Le divorce Sarkozy en six questions
Publié par Jean L’Aurouze, vendredi 19 octobre 2007, Cool Access : news , Les Infos : ZOOM !
Il avait fait de la rupture le thème central de sa campagne électorale : pour Nicolas Sarkozy, le slogan prend aujourd’hui une dimension et un sens inattendus. Elle n’avait pas voté pour lui mais avait accepté le rôle de libératrice des infirmières bulgares : Cécilia Sarkozy quitte la scène, telle une diva vexée après un bide. Le couple présidentiel a divorcé, plus vite que Thomas Hugues et Laurence Ferrari : une audience aura suffi et un communiqué de 15 mots solde les comptes face au public. Entre l’émotion d’Isabelle Balkany et le « j’m’en tape » d’Olivier Besancenot, le citoyen se pose six questions simples dès lors que le chef de l’État est impliqué, d’autant que Nicolas Sarkozy n’a pas lésiné sur les moyens pour stariser le couple candidat puis, une fois élu, le duo élyséen.
La première concerne l’impact du divorce sur l’image du Président de la République et donc de la France, urbi et orbi. La stratégie à la mode Kennedy n’a pas duré, le conte de fée s’écroule et la couverture média-planétaire de l’avènement de mai 2007 aura son revers : tandis qu’on louait le charme, l’influence voire l’efficacité de Cécilia auprès de Nicolas, les mêmes ne verront peut-être plus que les talonnettes du petit français, fut-il le premier d’entre eux.

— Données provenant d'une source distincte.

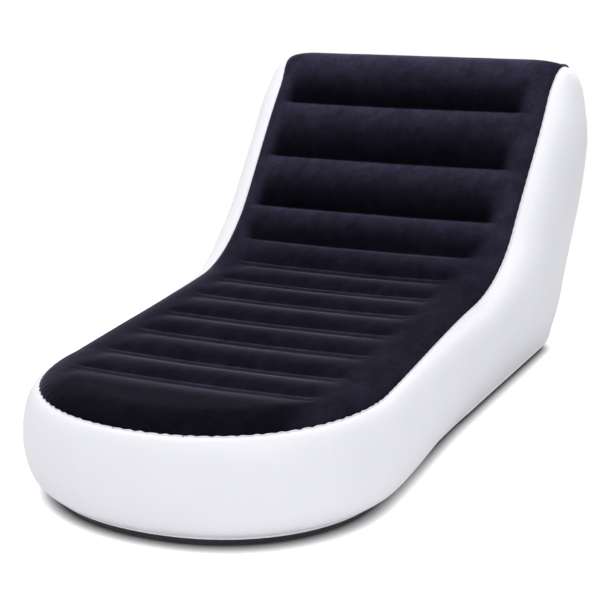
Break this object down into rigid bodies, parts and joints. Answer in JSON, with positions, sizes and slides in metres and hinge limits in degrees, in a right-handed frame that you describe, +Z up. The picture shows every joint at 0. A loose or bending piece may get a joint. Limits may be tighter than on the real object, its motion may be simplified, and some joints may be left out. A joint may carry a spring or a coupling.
{
  "type": "inflatable chaise lounge",
  "caption": "Inflatable chaise lounge: a flocked, cross-channelled seat and reclined back over a white side wall, with a dark base and a screw-out air valve low on the back.",
  "frame": {"origin": "on the floor, under the middle of the object's box", "axes": "+X across the lounge to the sitter's left, -Y towards the foot end, +Y towards the back, +Z up"},
  "size_m": [0.9162, 1.6602, 0.78],
  "materials": {
    "dark_flock": "short flock on vinyl, nearly black with a violet cast, matt",
    "white_vinyl": "soft white vinyl sheet, satin",
    "dark_vinyl": "near-black vinyl sheet, fine embossed grain",
    "clear_vinyl": "plain translucent vinyl strip",
    "valve_plastic": "moulded plastic, satin",
    "soft_plastic": "soft moulded plastic"
  },
  "bodies": {
    "shell": {"top_sheet": "dark_flock", "side_wall": "white_vinyl", "bottom_sheet": "dark_vinyl", "back_sheet": "dark_vinyl", "seat_beam_1": "clear_vinyl", "seat_beam_2": "clear_vinyl", "seat_beam_3": "clear_vinyl", "seat_beam_4": "clear_vinyl", "seat_beam_5": "clear_vinyl", "seat_beam_6": "clear_vinyl", "bend_beam": "clear_vinyl", "back_beam_1": "clear_vinyl", "back_beam_2": "clear_vinyl", "back_beam_3": "clear_vinyl", "back_beam_4": "clear_vinyl", "valve_base": "valve_plastic"},
    "leash": {"insert_leash": "soft_plastic"},
    "insert": {"valve_insert": "valve_plastic", "cap_strap": "soft_plastic"},
    "flap": {"valve_flap": "soft_plastic"},
    "cap": {"valve_cap": "valve_plastic"}
  },
  "joints": [
    {"name": "insert_turn", "type": "hinge", "parent": "shell", "child": "leash", "pos_m": [0, 0.8222, 0.2047], "axis": [0, 1, 0], "range_deg": [0, 720]},
    {"name": "insert_lift", "type": "slide", "parent": "leash", "child": "insert", "axis": [0, 1, 0], "range_m": [0, 0.008]},
    {"name": "flap_swing", "type": "hinge", "parent": "insert", "child": "flap", "pos_m": [0, 0.8121, 0.21265], "axis": [-1, 0, 0], "range_deg": [0, 70]},
    {"name": "cap_flip", "type": "hinge", "parent": "insert", "child": "cap", "pos_m": [0, 0.83, 0.21705], "axis": [1, 0, 0], "range_deg": [0, 120]}
  ],
  "couplings": [
    {"joint": "insert_lift", "follows": "insert_turn", "m_per_rad": 0.00063662}
  ]
}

Politiquement c’est-à-dire en terme d’influence, et c’est la deuxième question, son crédit personnel est-il entamé ? À l’international, Sarkozy a certainement voulu déminer le terrain en officialisant sa rupture à la veille du sommet européen de Lisbonne (et non tuer la couverture médiatique de la grève de ce jeudi). Ce signe est déjà une manifestation de faiblesse : le calendrier de la fonction, tout à coup, prend le pas sur la météo domestique. Le principe de réalité est toujours plus fort que la politipeoplisation. Pour le coup, c’est aussi une rupture dans la stratégie de communication du chef de l’État.

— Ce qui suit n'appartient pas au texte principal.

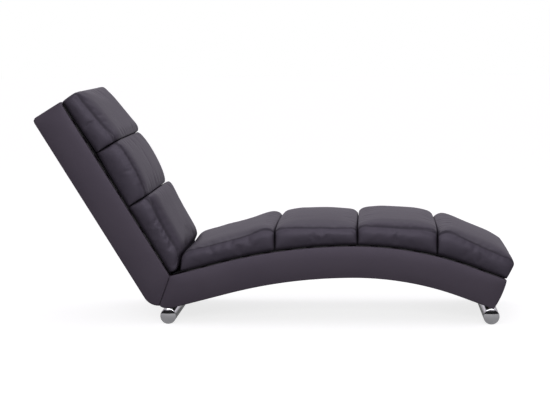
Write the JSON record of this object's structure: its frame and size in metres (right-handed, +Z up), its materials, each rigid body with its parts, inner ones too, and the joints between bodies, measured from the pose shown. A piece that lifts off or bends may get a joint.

Au regard des Français et singulièrement de ses électeurs, Nicolas Sarkozy devient de fait comptable d’une suspicion largement partagée et somme toute légitime : la starisation de Cécilia pendant la campagne fut-elle de circonstance autant que de commande ? À cette troisième interrogation, Isabelle Balkany répond « absurde » mais toutes les chaînes de télévision montraient, jeudi soir, des Français plutôt circonspects sur le sujet. Le doute s’est installé.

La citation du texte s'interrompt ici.